Apr 6, 2016 10:27 AM in response to gnreeke

Hello again gnreeke,

There is some murkiness about what that means. It typically means the port on that address is already in use. Technically, there is also an SO_REUSEPORT option that you could use. Usually you get this error when you are debugging and trying to run the server on the same port over and over again. There is a delay before the OS will release a port. If you exit cleanly, there shouldn't be a delay but when debugging that doesn't always happen. netstat should tell you if the port is still in use.


Normally you would use setsockopt() to reuse the port, but you have already done that. Maybe double check that it really is trying to use a different port. Also check the sequence of code. You want to create the socket and then immediately set the options you want. If you do something else, all bets are off. I'm also not sure about the structures you are passing in to bind(). If those aren't right, all bets are off. It could still work, but not honour the setsockopt(). I'm not saying I know of any specific behaviour like this, I just have a lot of experience writing bad networking code. 🙂


If you are doing something custom, it is usually best to use port 0 and let the OS assign an ephemeral port for you. Print out the port it is using and connect to that on the client side. You could use Bonjour to look up that port and use that same logic in production.


It sounds like this code is part of some larger system but isn't quite ready for that yet. If you add some logging statements and/or manually run the clients and servers, you will probably find the problem pretty quickly.

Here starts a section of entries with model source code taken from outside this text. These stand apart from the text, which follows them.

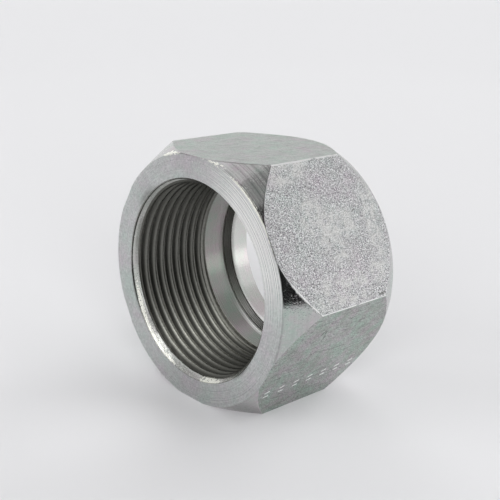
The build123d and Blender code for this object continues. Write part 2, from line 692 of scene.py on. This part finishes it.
def scratches_group():
    """Fine straight scratches along one direction, broken up so that none runs the whole way."""
    tree, given, result = new_group(
        "scratches",
        [("Turn", "NodeSocketVector", (0, 0, 0)),
         ("Spacing", "NodeSocketFloat", 0.3),
         ("Length", "NodeSocketFloat", 6.0),
         ("Depth", "NodeSocketFloat", 0.01)],
        [("Height", "NodeSocketFloat"), ("Mask", "NodeSocketFloat")])
    turned = tree.nodes.new("ShaderNodeVectorRotate")
    turned.rotation_type = "EULER_XYZ"
    feed(tree, turned.inputs["Vector"], millimetres(tree))
    feed(tree, turned.inputs["Rotation"], given["Turn"])
    stretch = tree.nodes.new("ShaderNodeCombineXYZ")
    for way, size in (("X", "Spacing"), ("Y", "Length"), ("Z", "Spacing")):
        feed(tree, stretch.inputs[way], math_node(tree, "DIVIDE", 1.0, given[size]))
    stretched = vector_node(tree, "MULTIPLY", turned.outputs[0], stretch.outputs[0])
    lines = noise_node(tree, stretched, 1.0, 2.0, 0.6)
    feed(tree, result["Height"], product(tree, product(tree, lines, given["Depth"]), mm))
    feed(tree, result["Mask"], range_node(tree, lines, 0.56, 0.7, 0, 1))
    return tree


def worn_edges_group():
    """Painted highlights along edges, a stain and painted shade in dark lines and patches, and cream burrs
    with painted highlights where metal tore.
    """
    tree, given, result = new_group(
        "worn_edges",
        [("Color", "NodeSocketColor", (0.6, 0.6, 0.6, 1)),
         ("Roughness", "NodeSocketFloat", 0.3)],
        [("Color", "NodeSocketColor"), ("Roughness", "NodeSocketFloat"), ("Height", "NodeSocketFloat")])
    place = millimetres(tree)
    long_breaks = noise_node(tree, place, 0.35, 2.0, 0.6)
    short_breaks = noise_node(tree, place, 1.6, 2.0, 0.6)
    # Painted highlight: near-white colour along edges where this share is set.
    rubbed = product(tree, named_share(tree, "bright_edge"),
                     range_node(tree, long_breaks, 0.3, 0.7, 0.3, 1.7))
    rubbed = range_node(tree, rubbed, 0.4, 0.7, 0, 1)
    # Burrs and painted highlights: cream-white colour where this share is set.
    torn = product(tree, named_share(tree, "burr"),
                   range_node(tree, short_breaks, 0.3, 0.7, 0.2, 1.8))
    torn = range_node(tree, torn, 0.45, 0.6, 0, 1)
    # A real stain and painted shade, broken up by noise.
    dirt = product(tree, named_share(tree, "grime"),
                   range_node(tree, short_breaks, 0.3, 0.5, 0.6, 1))
    # Darker for a stain and painted shade, near white for painted highlights on edges, cream-white for burrs
    # and painted highlights.
    colour = mix_colour(tree, dirt, given["Color"], (0.08, 0.08, 0.07, 1))
    colour = mix_colour(tree, rubbed, colour, (1.0, 1.0, 0.99, 1))
    feed(tree, result["Color"], mix_colour(tree, torn, colour, (1.0, 1.0, 0.92, 1)))
    rough = total(tree, given["Roughness"], product(tree, rubbed, 0.12))
    feed(tree, result["Roughness"], total(tree, rough, product(tree, torn, 0.08)))
    feed(tree, result["Height"], product(tree, torn, 0.03 * mm))
    return tree


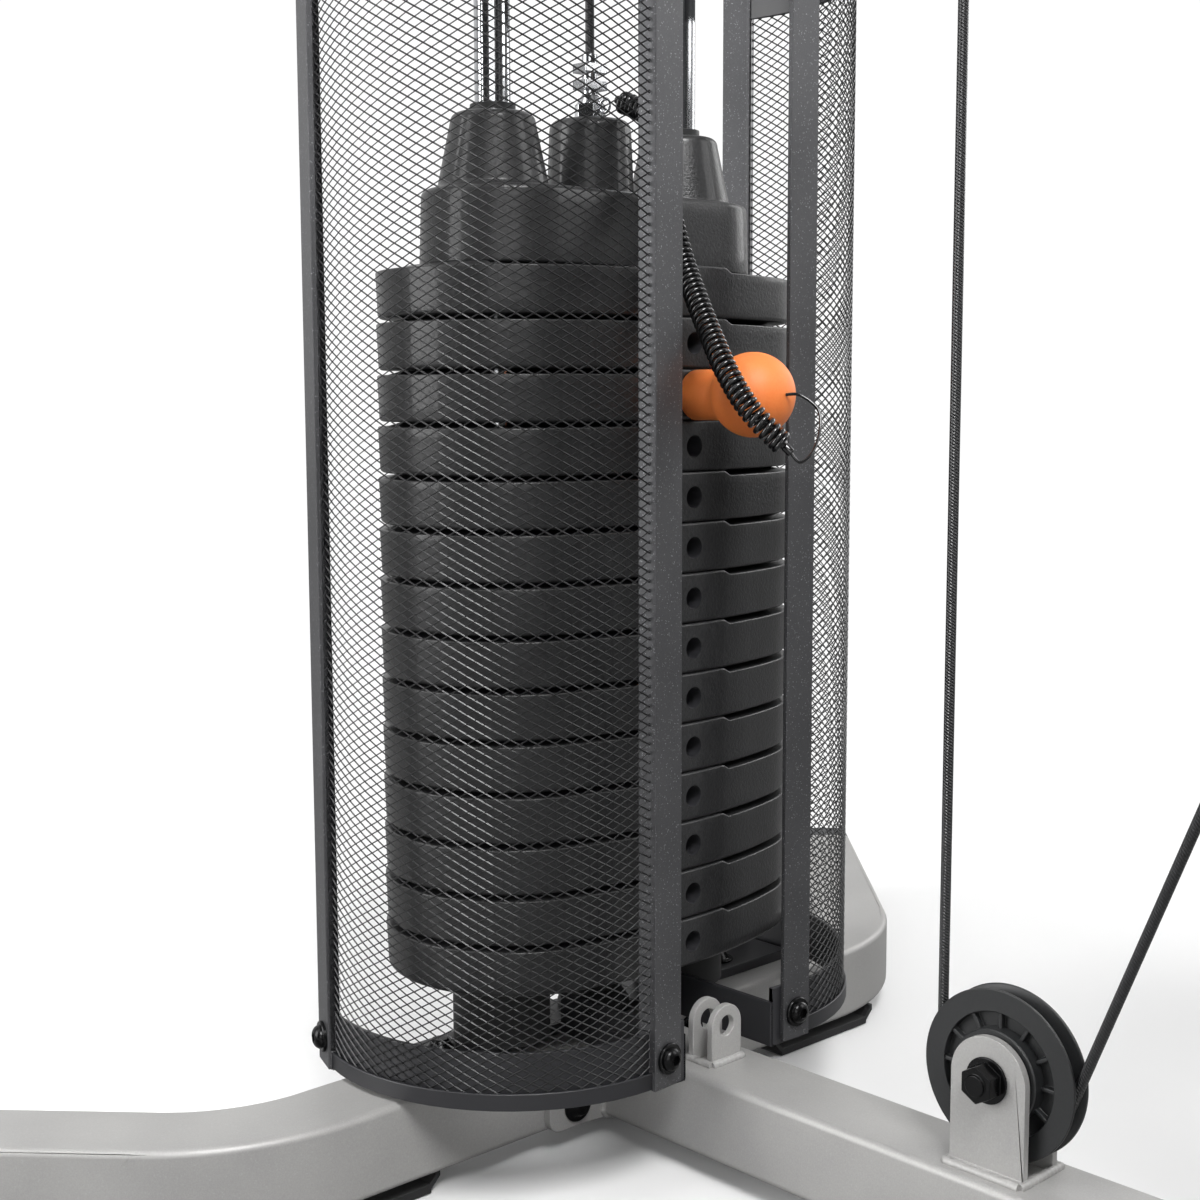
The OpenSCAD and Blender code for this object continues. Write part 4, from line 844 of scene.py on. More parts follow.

Apr 6, 2016 1:23 PM in response to etresoft

Dear etresoft,

OK, I didn't know about the lsof command, but using that I could see that the port was open because the listen() was still running from a previous failed test process that was not killed. So I can clear the port and then the bind is OK and I get to my next bug, which I won't bother you with for now. Hopefully I can add to this dialog when I next feel stuck.